Discours. Harangue & Oraison. Le dernier de ces mots, dit M. l’Abbé Girard, suppose toujours quelque appareil, ou quelque circonstance éclatante. Les deux autres n’expriment ni n’excluent l’éclat ; la harangue pouvant avoir sa place dans une occasion pressée & peu connue & le discours étant souvent préparé pour des occasions publiques & brillantes. Les discours qu’on prononce aux réceptions des Académiciens, dans les chaires, & en cent autres occasions, peuvent avoir l’appareil le plus éclatant, sans être ni harangues, ni oraisons, &, dans une conversation secrète, ou dans un tête-à-tête, on peut haranguer, au lieu de discourir.

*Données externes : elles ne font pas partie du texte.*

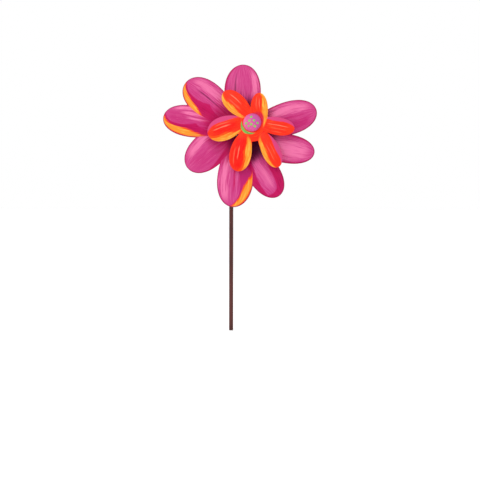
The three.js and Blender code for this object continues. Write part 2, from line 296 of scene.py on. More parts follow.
def pressedSheet(name, flower, finishes):
    x, y = rimPoints(flower)
    radius = np.hypot(x, y)
    sheet, hole = flower["sheet"], flower["holeRadius"]
    edge = 0.3  # the cut edge is rounded this far in
    crowding = 1.35  # above 1 the rings stand closer together towards the rim
    shares = 1 - (1 - np.linspace(0, 1, flower["rings"])) ** crowding
    rings = [hole + (radius - edge - hole) * share for share in shares]
    cutEdge = radius - 0.25 * edge
    front = [(at, sheet) for at in rings] + [(cutEdge, 0.75 * sheet)]
    back = [(cutEdge, 0.25 * sheet)] + [(at, 0) for at in rings[::-1]]
    vertices = []
    for at, lift in front + back:
        placeX, placeY = x / radius * at, y / radius * at
        height = pressedHeight(flower, placeX, placeY) + lift
        vertices.append(np.stack([placeX, placeY, height], axis=1) * mm)
    faces = closedGrid(len(vertices), len(x))
    faceFinish = [0 if i // len(x) < len(front) else 1 for i in range(len(faces))]
    return meshPiece(name, np.concatenate(vertices), faces, finishes, faceFinish)


pinks = {
    "pale": tint(238, 118, 168),
    "rose": tint(217, 90, 148),
    "mid": tint(200, 60, 128),
    "deep": tint(190, 30, 108),
    "crimson": tint(190, 0, 84),
    "wine": tint(160, 0, 74),
    "plum": tint(108, 6, 66),
    "night": tint(66, 0, 44),
}
oranges = {
    "red": tint(243, 12, 6),
    "scarlet": tint(247, 44, 20),
    "orange": tint(250, 78, 12),
    "amber": tint(251, 156, 46),
    "coral": tint(247, 98, 68),
    "pink": tint(212, 66, 124),
    "yellow": tint(255, 196, 84),
    "blush": tint(252, 132, 104),
}
leafGreen = tint(124, 184, 84)
leaf = {  # the green curve round the button: direction of its middle and its span in degrees, the rest in mm
    "middle": -131,
    "halfSpan": 68,
    "halfWidth": 1.6,
    "aside": 0.9,
    "down": 0.9,
    "gap": 1.2,
    "color": leafGreen,
    "dark": tint(84, 140, 60),
    "light": tint(160, 210, 104),
}

# each stroke has its colour, its place on the petal and its strength: an edge stroke's place is [angle round
# the petal from its tip, half its span, width in mm], counter-clockwise, and a long stroke's is [side from -1
# to 1, half width, start, end] along the petal, with its tip at 1
largePaint = {
    "top": [
        ("long", "rose", [0.35, 0.5, -0.4, 0.9], 0.3),
        ("long", "pale", [-0.74, 0.22, -0.5, 0.9], 0.95),
        ("long", "plum", [0.34, 0.06, -0.2, 0.85], 0.7),
        ("edge", "crimson", [62, 66, 2.6], 0.8),
    ],
    "upperRight": [
        ("long", "pale", [0.5, 0.42, -0.4, 0.95], 0.9),
        ("long", "deep", [-0.05, 0.1, -0.6, 0.85], 0.75),
        ("long", "deep", [-0.55, 0.42, -0.8, 0.95], 0.85),
        ("edge", "wine", [118, 64, 2.2], 0.8),
    ],
    "right": [
        ("long", "rose", [0.05, 0.9, -0.6, 0.95], 1),
        ("long", "pale", [-0.1, 0.8, -0.2, 0.95], 0.8),
        ("edge", "crimson", [75, 76, 2.6], 0.85),
        ("edge", "crimson", [-85, 66, 2.4], 0.85),
    ],
    "lowerRight": [
        ("long", "rose", [-0.05, 0.5, -0.3, 0.85], 0.9),
        ("long", "pale", [0.08, 0.16, 0.0, 0.85], 0.5),
        ("edge", "crimson", [44, 82, 10], 0.92),
        ("edge", "crimson", [-98, 76, 13], 0.92),
    ],
    "bottom": [
        ("long", "pale", [-0.58, 0.34, -0.4, 0.95], 0.9),
        ("long", "rose", [0.15, 0.16, -0.6, 0.6], 0.5),
        ("long", "crimson", [0.0, 0.07, -0.3, 0.7], 0.9),
        ("long", "crimson", [0.3, 0.06, -0.5, 0.5], 0.85),
        ("edge", "deep", [78, 90, 17], 1),
        ("edge", "crimson", [128, 52, 10], 0.95),
        ("edge", "orange", [40, 50, 9.5], 1),
    ],
    "lowerLeft": [
        ("long", "pale", [-0.6, 0.34, -0.6, 0.9], 0.9),
        ("long", "deep", [0.3, 0.55, -0.8, 0.95], 0.45),
        ("edge", "crimson", [120, 70, 8.5], 0.95),
    ],
    "left": [
        ("long", "deep", [0.1, 1.0, -0.8, 1.0], 0.6),
        ("long", "pale", [-0.76, 0.15, -0.6, 0.85], 1),
        ("long", "pale", [-0.44, 0.12, -0.5, 0.6], 1),
        ("long", "pale", [-0.14, 0.1, -0.5, 0.4], 0.9),
        ("edge", "crimson", [70, 84, 16], 1),
        ("edge", "orange", [56, 66, 9], 1),
    ],
    "upperLeft": [
        ("long", "pale", [-0.55, 0.36, -0.6, 0.95], 0.8),
        ("long", "plum", [-0.1, 0.06, -0.6, 0.65], 0.8),
        ("long", "deep", [0.2, 0.16, -0.8, 0.8], 0.5),
        ("edge", "crimson", [84, 92, 17], 1),
        ("edge", "orange", [46, 52, 7.4], 1),
    ],
}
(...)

☞ Le discours s’adresse directement à l’esprit, continue le même Auteur ; il se propose d’expliquer & d’instruire ; la beauté est d’être clair, juste & élégant. L’Académicien prononce un discours, pour développer ou pour soutenir un systême. Les Fleurs du discours en diminuent souvent les grâces. Voyez aux articles Harangue & Oraison, le caractère propre de ces mots, & en quoi consistent leurs différences.

☞ On accorde, disent les Encyclopédistes, à M. l’Abbé Girard, que ses notions sont exactes ; mais en les restreignant aux discours académiques, qui sont plutôt des écrits polémiques & des dissertations, que des discours oratoires. Il ne fait, dans sa définition, nulle mention du cœur, ni des passions & des mouvemens que l’Orateur doit exciter. Un plaidoyer, un sermon, une oraison funèbre sont des discours, & ils doivent être touchans, selon l’idée qu’on a toujours eue de la véritable éloquence.

☞ Ne peut-on pas même dire, que les discours de pur ornement, tels que ceux qui le prononcent à la réception des Académiciens, se proposent d’exciter des passions douces, l’estime pour les Sujets que l’on reçoit, le regret pour ceux qu’on a perdus, l’admiration de leurs travaux, &c.

☞ Horace a donné le titre de discours à ses satyres, nom qui convient plus à la prose qu’à la poësie, parce qu’à la mesure près, elles sont écrites dans un style qui approche de la prose, n’ayant aucun caractère particulier de la véritable poësie, qui tienne de la fable ou du sublime ; sermoni propiora.